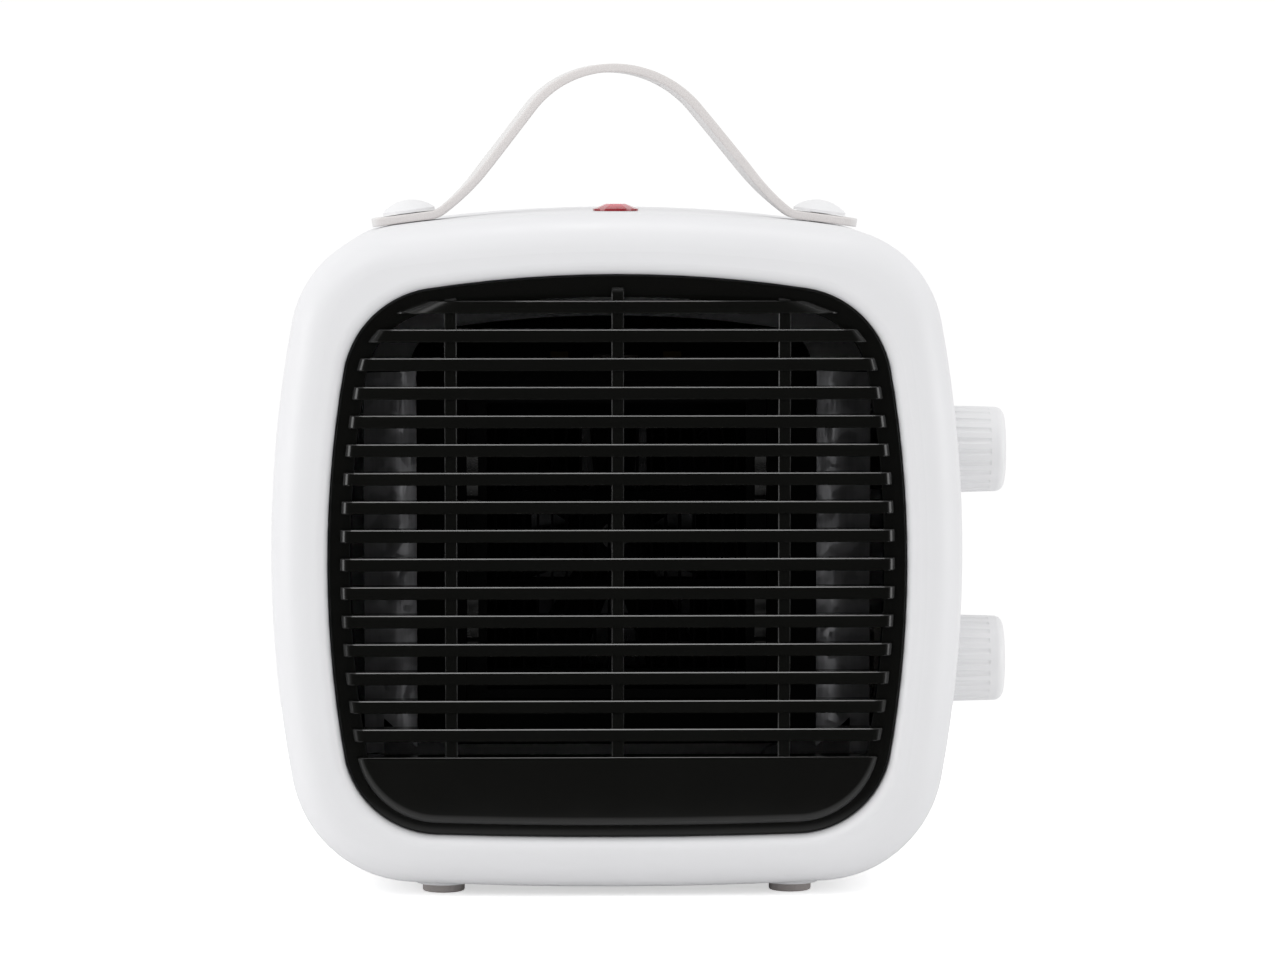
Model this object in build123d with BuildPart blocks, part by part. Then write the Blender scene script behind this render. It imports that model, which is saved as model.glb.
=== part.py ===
from build123d import *
from dataclasses import dataclass
from math import asin, cos, degrees, radians, sin, sqrt
import os

# Retro fan heater: a white two-part shell, a black slatted grille, a leather-look strap and two side knobs.
# Millimetres, +Z up. The front faces -Y and the knobs are on the +X side.
# Every piece is drawn about the shell's middle plane and then moved by centre_shift,
# so that the origin is the middle of the whole heater's footprint, on the floor.


# Outlines seen from the front: four bulging arcs whose meeting corners are rounded.
@dataclass
class Outline:
    half_width: float
    top: float
    bottom: float
    widest: float
    side_radius: float
    top_radius: float
    bottom_radius: float
    top_corner: float
    bottom_corner: float

    def top_at(self, x):
        """Height of the bulging top at a distance from the middle, away from the corners."""
        return self.top - self.top_radius + sqrt(self.top_radius**2 - x**2)

    def bottom_at(self, x):
        """Height of the bulging underside at a distance from the middle."""
        return self.bottom + self.bottom_radius - sqrt(self.bottom_radius**2 - x**2)


# Shell
depth = 150.0
floor_gap = 3.0
body = Outline(
    half_width=120.4,
    top=238.5,
    bottom=floor_gap,
    widest=119.0,
    side_radius=440.0,
    top_radius=570.0,
    bottom_radius=1350.0,
    top_corner=40.0,
    bottom_corner=44.0,
)
wall = 2.5
frame_side = 19.8
frame_top = 21.0
frame_bottom = 18.4
lip_radius = 4.2
least_flat = 0.3
bullnose_radius = min(13.2, min(frame_side, frame_top, frame_bottom) - lip_radius - least_flat)
rear_radius = 18.0
front_y = -depth / 2
rear_y = depth / 2
seam_y = 22.0
seam_chamfer = 0.5
tongue_length = 3.0
tongue_wall = 1.2
tongue_gap = 0.2
collar_depth = 9.0

window = Outline(
    half_width=body.half_width - frame_side,
    top=body.top - frame_top,
    bottom=body.bottom + frame_bottom,
    widest=body.widest - 3.0,
    side_radius=393.0,
    top_radius=437.0,
    bottom_radius=1950.0,
    top_corner=35.0,
    bottom_corner=33.5,
)

# Front grille
grille_gap = 0.3
ring_setback = 5.0
ring_edge_radius = 0.6
slat_front_y = front_y + 0.5
slat_end_radius = 3.6
pad_inset = 4.2
opening_inset = 8.0
slat_count = 16
slat_pitch = 9.9
slat_height = 4.4
top_slat_drop = 9.1
rib_width = 4.3
rib_spacing = 57.7
rib_setback = 1.5
rib_end_radius = 3.0
flange_overlap = 2.0
flange_thickness = 2.0
ring_front_y = front_y + ring_setback
collar_back_y = front_y + collar_depth
flange_back_y = collar_back_y + flange_thickness

# Screws and the bosses that take them
screw_radius = 1.5
pilot_radius = 1.3
screw_clearance = 0.25
pan_head_radius = 2.9
pan_head_height = 2.0
boss_radius = 3.5
grille_boss_x = 45.0
grille_screw_length = 7.0
control_screw_length = 4.5
pilot_spare = 0.5

# Corner posts that hold the two shell halves together
post_radius = 5.5
post_inset_x = 27.4
post_top_inset = 25.3
post_bottom_inset = 23.0
post_recess_radius = 3.6
post_seat_y = 36.0
post_screw_length = 30.0
post_x = body.half_width - post_inset_x
post_places = [(post_x, body.top - post_top_inset), (post_x, body.bottom + post_bottom_inset)]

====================

EXERCISE DIRECTIONS
From the preceding material, extract every line exactly.

TASK ANSWER
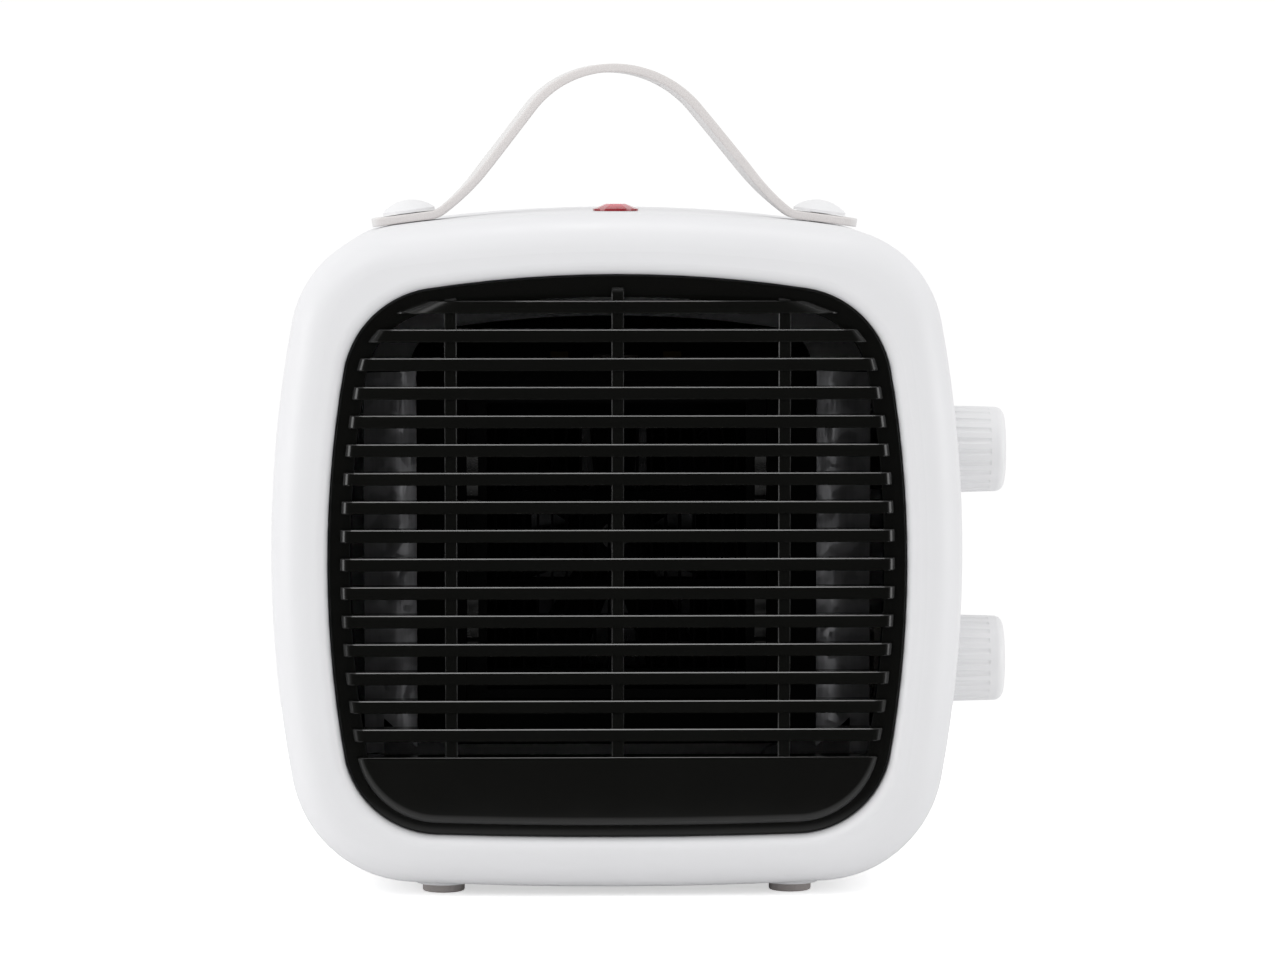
Model this object in build123d with BuildPart blocks, part by part. Then write the Blender scene script behind this render. It imports that model, which is saved as model.glb.
=== part.py ===
from build123d import *
from dataclasses import dataclass
from math import asin, cos, degrees, radians, sin, sqrt
import os

# Retro fan heater: a white two-part shell, a black slatted grille, a leather-look strap and two side knobs.
# Millimetres, +Z up. The front faces -Y and the knobs are on the +X side.
# Every piece is drawn about the shell's middle plane and then moved by centre_shift,
# so that the origin is the middle of the whole heater's footprint, on the floor.


# Outlines seen from the front: four bulging arcs whose meeting corners are rounded.
@dataclass
class Outline:
    half_width: float
    top: float
    bottom: float
    widest: float
    side_radius: float
    top_radius: float
    bottom_radius: float
    top_corner: float
    bottom_corner: float

    def top_at(self, x):
        """Height of the bulging top at a distance from the middle, away from the corners."""
        return self.top - self.top_radius + sqrt(self.top_radius**2 - x**2)

    def bottom_at(self, x):
        """Height of the bulging underside at a distance from the middle."""
        return self.bottom + self.bottom_radius - sqrt(self.bottom_radius**2 - x**2)


# Shell
depth = 150.0
floor_gap = 3.0
body = Outline(
    half_width=120.4,
    top=238.5,
    bottom=floor_gap,
    widest=119.0,
    side_radius=440.0,
    top_radius=570.0,
    bottom_radius=1350.0,
    top_corner=40.0,
    bottom_corner=44.0,
)
wall = 2.5
frame_side = 19.8
frame_top = 21.0
frame_bottom = 18.4
lip_radius = 4.2
least_flat = 0.3
bullnose_radius = min(13.2, min(frame_side, frame_top, frame_bottom) - lip_radius - least_flat)
rear_radius = 18.0
front_y = -depth / 2
rear_y = depth / 2
seam_y = 22.0
seam_chamfer = 0.5
tongue_length = 3.0
tongue_wall = 1.2
tongue_gap = 0.2
collar_depth = 9.0

window = Outline(
    half_width=body.half_width - frame_side,
    top=body.top - frame_top,
    bottom=body.bottom + frame_bottom,
    widest=body.widest - 3.0,
    side_radius=393.0,
    top_radius=437.0,
    bottom_radius=1950.0,
    top_corner=35.0,
    bottom_corner=33.5,
)

# Front grille
grille_gap = 0.3
ring_setback = 5.0
ring_edge_radius = 0.6
slat_front_y = front_y + 0.5
slat_end_radius = 3.6
pad_inset = 4.2
opening_inset = 8.0
slat_count = 16
slat_pitch = 9.9
slat_height = 4.4
top_slat_drop = 9.1
rib_width = 4.3
rib_spacing = 57.7
rib_setback = 1.5
rib_end_radius = 3.0
flange_overlap = 2.0
flange_thickness = 2.0
ring_front_y = front_y + ring_setback
collar_back_y = front_y + collar_depth
flange_back_y = collar_back_y + flange_thickness

# Screws and the bosses that take them
screw_radius = 1.5
pilot_radius = 1.3
screw_clearance = 0.25
pan_head_radius = 2.9
pan_head_height = 2.0
boss_radius = 3.5
grille_boss_x = 45.0
grille_screw_length = 7.0
control_screw_length = 4.5
pilot_spare = 0.5

# Corner posts that hold the two shell halves together
post_radius = 5.5
post_inset_x = 27.4
post_top_inset = 25.3
post_bottom_inset = 23.0
post_recess_radius = 3.6
post_seat_y = 36.0
post_screw_length = 30.0
post_x = body.half_width - post_inset_x
post_places = [(post_x, body.top - post_top_inset), (post_x, body.bottom + post_bottom_inset)]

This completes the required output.